The maritime world has several bottleneck shipping straits, such as the Suez and Panama canals, which if blocked could cause worldwide disruption, an expert panel at the Offshore Europe conference heard.
The audience was told that criminal or terror related organisations, like Al-Qaeda lacked the ability to code the necessary software to hijack ships.
But they could, it was said, hire malicious “black hat” hackers to help carry out the technical work, which would likely just mean the modification of existing malicious software – malware.
Dominic Armstrong, of corporate intelligence firm Herminius, said maritime targets were “incredibly attractive” to potential troublemakers.
“If you think of the world, where we are seeing growing weaponisation of everyday items like lorries, cars and kitchen knives, don’t forget the extraordinary potential for the weaponisation of shipping.

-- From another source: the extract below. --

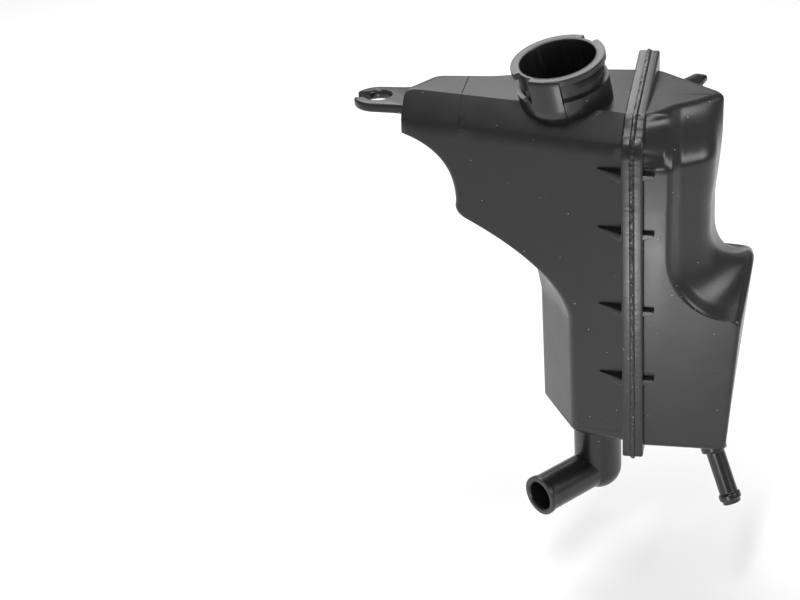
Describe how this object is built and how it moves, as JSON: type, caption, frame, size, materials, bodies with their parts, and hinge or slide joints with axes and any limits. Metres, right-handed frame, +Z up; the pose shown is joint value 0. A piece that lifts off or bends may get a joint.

“It’s an area in which we have seen one or two incidents in the maritime world and the nature of the threat comes and goes.
“If you think of the weaponisation of an 8,000 ton LGP tanker. If allowed to vent and given a sufficient period for a cloud to form, it could create a devastating heatblast that can destroy everything in a five or six kilometre radius.”
He added: “That’s at the extreme end. The ecological damage of the taking and sinking of a tanker or the blocking of one of these critical routes could have a very serious effect on the flow of what it is that nearly everyone in this world is involved with.
“If you move to the next phase of that – driverless ships – then suddenly you are handing a whole fresh opportunity to the bad guys. There is very significant risk within that sphere.
Mr Armstrong made the comments during a cybersecurity session on day two of the conference at the Aberdeen Exhibition and Conference Centre.
Also speaking at the event was Professor David Stupples of City of London University.
He highlighted that as the oil and gas industry becomes more reliant and more connected by way of technology and data, the risks and threats of cyber attacks also rise.
And he said the danger could come from outside radicilised groups, such as Al-Qaeda, or from inside sources such as a disgruntled employee.
The professor said: “If you made a LPG tanker, driverless or crewless, and then hijack it through malware you could cause a lot of damage.
“And again this must be in Al-Qaeda’s mind.”
Frank Gardner, BBC security correspondent, was also on the panel.
He warned the oil and gas industry that cyber security was a critical issue – and one the needed addressed urgently.
He said: “Unfortunately people tend to wake up to things once something bad has happened.
“If you are a large company the likelihood of their being a disgruntled employee who might what to do damage is relatively high – say 40%.
“How much damage they can do depend on what access they have. Look at Wikileaks and what Bradley Manning did. As a Private, first class, the lowest rank in the US military, was able to have access to an enormous amount of classified documents.
“At one end of the spectrum is a thermonuclear attack. What is the chance the terrorists can get that? Hopefully not that high. But what are the chances that someone can shove a USB stick in and do a lot of damage – relatively high.”
Deirdre Michie, chief executive of industry body Oil and Gas UK, chaired the session.
She said: “This is very interesting because as an industry we are on this journey efficiency, improving and introducing technology to help us progress and we need to very thoughtful about the progress we are making because of the downside that potentially could come with that.”
BOX – The new breed of ‘pirate’
Professor David Stupples of City of London University is an expert in information warfare and cybersecurity.
He explained that new variation of malware is generated every two to three seconds, with firms only being able to apply a ‘fix’to every one in ten encounters.
On average it takes a firm 140 days to source and create the fix.
He added: “I had a phd student who was a Russian black hat hacker – he once worked for a criminal organisation.
“He could write a hacking programme in about four minutes.
“If it didn’t work, he’d pull it down again, re-do it and three minutes later it worked properly.
“He did that online, with a little keyboard and a tiny netbook.
“That’s the level of skills these people have.